Pese al carácter provisional de su montaje, la película se ve casi sin pestañear durante sus 155 minutos de metraje
Aunque sus lazos sean según ciertos analistas más circunstanciales que premeditados, no cabe negar al desaparecido Cristian Nemescu (director de California Dreamin’), Corneliu Porumboiu (12:08, Al este de Bucarest), Cristi Puiu (La Muerte del Sr. Lazarescu) o Cristian Mungiu (4 meses, 3 semanas y 2 días) una serie de rasgos comunes que justifican la adscripción de todos ellos a ese movimiento que se ha dado en llamar “nuevo cine rumano”: una mirada crítica y desinhibida sobre el hoy y el ayer de su país, tonalidades tragicómicas, y un envidiable dominio de la técnica cinematográfica —mucho más trabajada de lo que podrían dar a entender, de acuerdo con los actuales y laxos cánones occidentales, los planteamientos realistas de los films citados—.
Sin ir más lejos, California Dreamin’ resulta susceptible de ser descrita apresuradamente, a cuenta de su anécdota argumental inspirada en hechos reales, como una variación perversa del costumbrismo chusco que caracterizó a una cinta tan popular como Bienvenido Mister Marshall; o como retrato de choque cultural en sintonía con la reciente La Banda nos Visita: Verano de 1999. Un tren con cargamento y personal de la OTAN destinados al conflicto de Kosovo, es retenido en un pueblecito rumano por orden del todopoderoso jefe de la estación ferroviaria, Doiaru (Razvan Vasilescu), que exige ver las autorizaciones oficiales para el paso del convoy. El coronel norteamericano responsable de la misión, Doug Jones (Armand Assante), entabla un peculiar duelo de voluntades con Doiaru mientras sus hombres confraternizan con los lugareños.

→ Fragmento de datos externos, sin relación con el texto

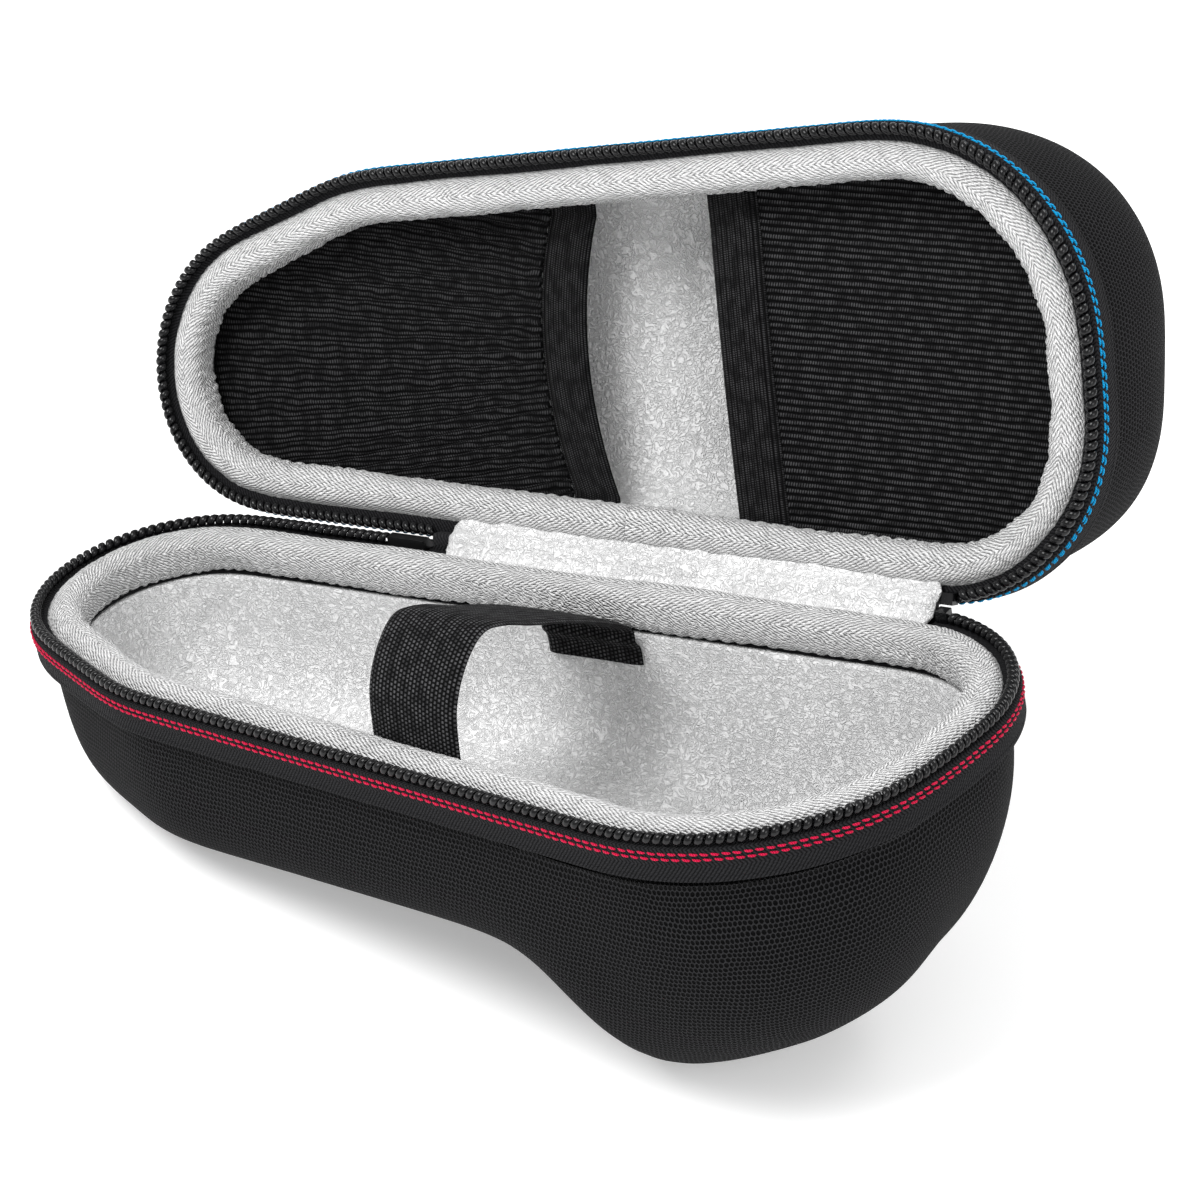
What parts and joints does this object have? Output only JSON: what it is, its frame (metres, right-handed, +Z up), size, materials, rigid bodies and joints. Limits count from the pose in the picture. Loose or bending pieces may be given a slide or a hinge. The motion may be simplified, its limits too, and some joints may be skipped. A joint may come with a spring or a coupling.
{
  "type": "electric shaver hard case",
  "caption": "Zipped hard case for an electric shaver, lid open: moulded black halves, pale padded rims, elastic pockets in the lid and an elastic strap across the base.",
  "frame": {"origin": "on the level plane the case rests on, at the lowest place of the head pocket's underside", "axes": "+X towards the wide head end along the hinge side, +Y towards the hinge, +Z up; the parting plane rises 11.6 degrees towards +X"},
  "size_m": [0.2244, 0.1686, 0.1531],
  "materials": {
    "cover_fabric": "black woven cover with a fine cell weave, matt with a faint sheen",
    "foam": "moulded EVA foam, closed cell, matt",
    "lining_plush": "pale grey brushed plush",
    "tape_fabric": "black herringbone zip tape",
    "coil_nylon": "glossy black nylon coil",
    "red_thread": "crimson polyester thread",
    "blue_thread": "bright blue polyester thread",
    "binding_fabric": "white herringbone binding tape over a soft roll",
    "stop_nylon": "moulded black nylon",
    "strap_elastic": "black ribbed elastic webbing",
    "hinge_fabric": "black woven hinge fabric",
    "slider_metal": "black lacquered zinc",
    "gathered_fabric": "black gathered ribbed knit",
    "knit_fabric": "black ribbed knit with rows of fine grey dots",
    "band_elastic": "black ribbed elastic band"
  },
  "bodies": {
    "base": {"base_outer_cover": "cover_fabric", "base_foam_shell": "foam", "base_lining": "lining_plush", "base_zip_tape": "tape_fabric", "base_zip_coil": "coil_nylon", "base_stitching": "red_thread", "base_binding": "binding_fabric", "base_zip_stop": "stop_nylon", "elastic_strap": "strap_elastic", "hinge_outer_fabric": "hinge_fabric", "hinge_inner_lining": "lining_plush", "zip_slider": "slider_metal"},
    "lid": {"lid_outer_cover": "cover_fabric", "lid_foam_shell": "foam", "lid_lining": "lining_plush", "lid_zip_tape": "tape_fabric", "lid_zip_coil": "coil_nylon", "lid_stitching": "blue_thread", "lid_binding": "binding_fabric", "lid_zip_stop": "stop_nylon", "narrow_pocket_panel": "gathered_fabric", "narrow_pocket_band": "band_elastic", "wide_pocket_panel": "knit_fabric", "wide_pocket_band": "band_elastic"},
    "pull": {"zip_pull": "slider_metal"}
  },
  "joints": [
    {"name": "lid_hinge", "type": "hinge", "parent": "base", "child": "lid", "pos_m": [-0.06203, 0.0225, 0.05972], "axis": [-0.9794, 0, -0.2019], "range_deg": [-113.7, 16], "deforming": ["hinge_outer_fabric", "hinge_inner_lining"]},
    {"name": "pull_swing", "type": "hinge", "parent": "base", "child": "pull", "pos_m": [-0.10117, 0.02705, 0.044], "axis": [0.9794, 0, 0.2019], "range_deg": [-10, 40]}
  ]
}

Pero aunque la historia ostenta un carácter eminentemente irónico y testimonial, merced un formato panorámico comprensivo de todos los implicados y a la vez trémulo, como delatando la tensión soterrada en la situación, California Dreamin’ es mucho más gracias a los flash-backs sobre la infancia de Doiaru, a las lecturas extraíbles de la misión del coronel Jones, y a numerosos simbolismos escenográficos (chispazos, apagones, fuegos artificiales, bebidas): una ambiciosa alegoría sobre el desdichado devenir de Rumanía y otros países del este de Europa a lo largo del siglo XX, sobre los traumas de las generaciones continentales crecidas tras la Segunda Guerra Mundial bajo el yugo del comunismo, sobre la mítica y las decepciones asociadas a la política exterior de los Estados Unidos, y sobre las posibles vías de escape para unos jóvenes que aspiran a vivir sin condicionantes históricos e ideológicos heredados.
Las magníficas interpretaciones —en especial de Assante y Vasilescu—, la fotografía de Liviu Marghidan en color y b/n, y la muy turbadora belleza de la adolescente Maria Dinulescu son virtudes añadidas a una película que, pese a carecer de montaje definitivo, se ve casi sin pestañear durante sus 155 minutos de metraje. Queda así en evidencia la impotencia, por no salir de nuestras fronteras, de los abundantes dramas, tan demagógicos y lacios como nulos a nivel formal, que produce nuestro cine con la Guerra Civil, el franquismo y la Transición como sustrato. ¡Y Cristian Nemescu sólo tenía 27 años! Su muerte en 2006 a causa de un accidente de tráfico es, desde luego, una gran pérdida.